* Description of the task: Your task is to restate the data word for word.

>>>

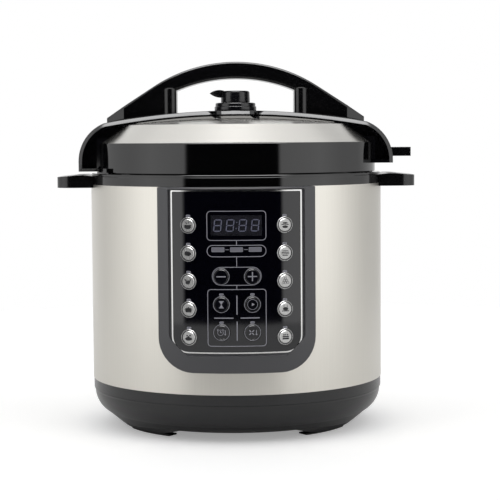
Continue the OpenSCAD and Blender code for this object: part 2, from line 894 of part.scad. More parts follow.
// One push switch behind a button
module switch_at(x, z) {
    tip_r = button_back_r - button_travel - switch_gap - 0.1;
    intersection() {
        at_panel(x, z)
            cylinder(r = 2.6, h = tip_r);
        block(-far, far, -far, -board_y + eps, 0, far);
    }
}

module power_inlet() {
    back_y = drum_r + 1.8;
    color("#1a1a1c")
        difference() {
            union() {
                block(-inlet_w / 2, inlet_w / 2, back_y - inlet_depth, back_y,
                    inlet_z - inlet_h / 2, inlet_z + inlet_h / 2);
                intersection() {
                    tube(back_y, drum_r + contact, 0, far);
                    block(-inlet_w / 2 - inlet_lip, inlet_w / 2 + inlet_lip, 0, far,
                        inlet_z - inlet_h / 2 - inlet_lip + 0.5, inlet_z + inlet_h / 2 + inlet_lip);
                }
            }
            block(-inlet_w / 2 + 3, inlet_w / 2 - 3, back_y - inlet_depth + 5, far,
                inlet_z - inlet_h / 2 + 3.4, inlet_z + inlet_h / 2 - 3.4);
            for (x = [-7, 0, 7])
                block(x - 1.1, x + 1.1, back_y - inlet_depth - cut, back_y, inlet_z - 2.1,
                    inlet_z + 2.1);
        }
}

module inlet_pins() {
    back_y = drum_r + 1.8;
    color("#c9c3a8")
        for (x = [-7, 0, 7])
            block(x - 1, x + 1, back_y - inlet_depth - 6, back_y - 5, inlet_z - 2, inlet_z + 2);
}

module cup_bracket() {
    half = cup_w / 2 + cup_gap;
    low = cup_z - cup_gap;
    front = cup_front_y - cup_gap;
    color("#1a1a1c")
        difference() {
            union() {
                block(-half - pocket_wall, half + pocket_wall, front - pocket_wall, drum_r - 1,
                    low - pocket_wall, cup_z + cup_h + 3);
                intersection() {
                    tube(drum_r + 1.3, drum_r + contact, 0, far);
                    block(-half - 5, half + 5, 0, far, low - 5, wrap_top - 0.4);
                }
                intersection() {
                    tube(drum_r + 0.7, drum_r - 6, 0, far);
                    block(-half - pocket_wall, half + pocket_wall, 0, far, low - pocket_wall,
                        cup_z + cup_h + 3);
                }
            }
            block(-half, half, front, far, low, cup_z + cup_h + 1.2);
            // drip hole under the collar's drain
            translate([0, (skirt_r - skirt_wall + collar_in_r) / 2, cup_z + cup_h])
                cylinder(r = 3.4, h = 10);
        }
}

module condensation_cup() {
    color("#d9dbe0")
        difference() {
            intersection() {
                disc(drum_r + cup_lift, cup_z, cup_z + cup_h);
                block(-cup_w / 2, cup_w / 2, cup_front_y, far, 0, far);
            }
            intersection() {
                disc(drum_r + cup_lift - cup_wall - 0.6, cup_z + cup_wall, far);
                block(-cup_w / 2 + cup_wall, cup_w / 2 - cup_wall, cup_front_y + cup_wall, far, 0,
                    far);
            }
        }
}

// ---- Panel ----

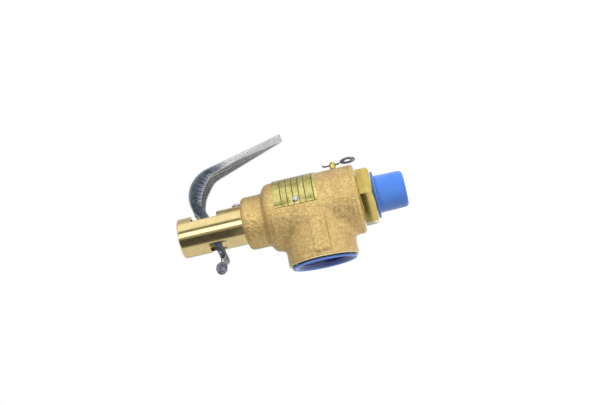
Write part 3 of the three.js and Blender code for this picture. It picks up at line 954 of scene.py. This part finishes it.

<<<

* Solution to the exercise:
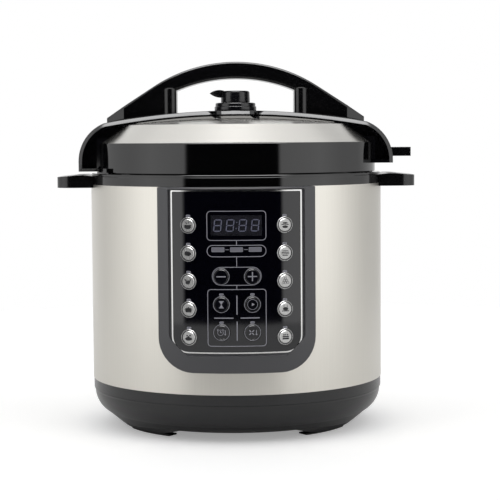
Continue the OpenSCAD and Blender code for this object: part 2, from line 894 of part.scad. More parts follow.
// One push switch behind a button
module switch_at(x, z) {
    tip_r = button_back_r - button_travel - switch_gap - 0.1;
    intersection() {
        at_panel(x, z)
            cylinder(r = 2.6, h = tip_r);
        block(-far, far, -far, -board_y + eps, 0, far);
    }
}

module power_inlet() {
    back_y = drum_r + 1.8;
    color("#1a1a1c")
        difference() {
            union() {
                block(-inlet_w / 2, inlet_w / 2, back_y - inlet_depth, back_y,
                    inlet_z - inlet_h / 2, inlet_z + inlet_h / 2);
                intersection() {
                    tube(back_y, drum_r + contact, 0, far);
                    block(-inlet_w / 2 - inlet_lip, inlet_w / 2 + inlet_lip, 0, far,
                        inlet_z - inlet_h / 2 - inlet_lip + 0.5, inlet_z + inlet_h / 2 + inlet_lip);
                }
            }
            block(-inlet_w / 2 + 3, inlet_w / 2 - 3, back_y - inlet_depth + 5, far,
                inlet_z - inlet_h / 2 + 3.4, inlet_z + inlet_h / 2 - 3.4);
            for (x = [-7, 0, 7])
                block(x - 1.1, x + 1.1, back_y - inlet_depth - cut, back_y, inlet_z - 2.1,
                    inlet_z + 2.1);
        }
}

module inlet_pins() {
    back_y = drum_r + 1.8;
    color("#c9c3a8")
        for (x = [-7, 0, 7])
            block(x - 1, x + 1, back_y - inlet_depth - 6, back_y - 5, inlet_z - 2, inlet_z + 2);
}

module cup_bracket() {
    half = cup_w / 2 + cup_gap;
    low = cup_z - cup_gap;
    front = cup_front_y - cup_gap;
    color("#1a1a1c")
        difference() {
            union() {
                block(-half - pocket_wall, half + pocket_wall, front - pocket_wall, drum_r - 1,
                    low - pocket_wall, cup_z + cup_h + 3);
                intersection() {
                    tube(drum_r + 1.3, drum_r + contact, 0, far);
                    block(-half - 5, half + 5, 0, far, low - 5, wrap_top - 0.4);
                }
                intersection() {
                    tube(drum_r + 0.7, drum_r - 6, 0, far);
                    block(-half - pocket_wall, half + pocket_wall, 0, far, low - pocket_wall,
                        cup_z + cup_h + 3);
                }
            }
            block(-half, half, front, far, low, cup_z + cup_h + 1.2);
            // drip hole under the collar's drain
            translate([0, (skirt_r - skirt_wall + collar_in_r) / 2, cup_z + cup_h])
                cylinder(r = 3.4, h = 10);
        }
}

module condensation_cup() {
    color("#d9dbe0")
        difference() {
            intersection() {
                disc(drum_r + cup_lift, cup_z, cup_z + cup_h);
                block(-cup_w / 2, cup_w / 2, cup_front_y, far, 0, far);
            }
            intersection() {
                disc(drum_r + cup_lift - cup_wall - 0.6, cup_z + cup_wall, far);
                block(-cup_w / 2 + cup_wall, cup_w / 2 - cup_wall, cup_front_y + cup_wall, far, 0,
                    far);
            }
        }
}

// ---- Panel ----

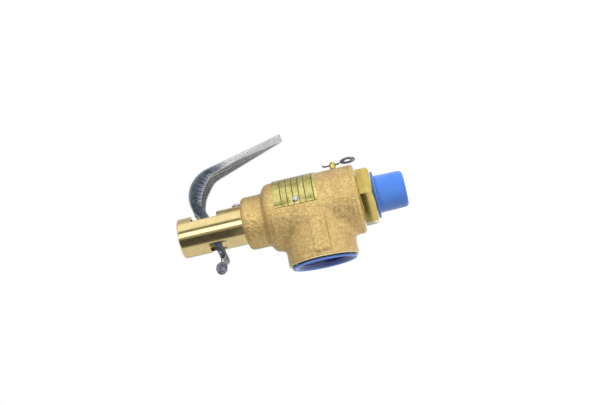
Write part 3 of the three.js and Blender code for this picture. It picks up at line 954 of scene.py. This part finishes it.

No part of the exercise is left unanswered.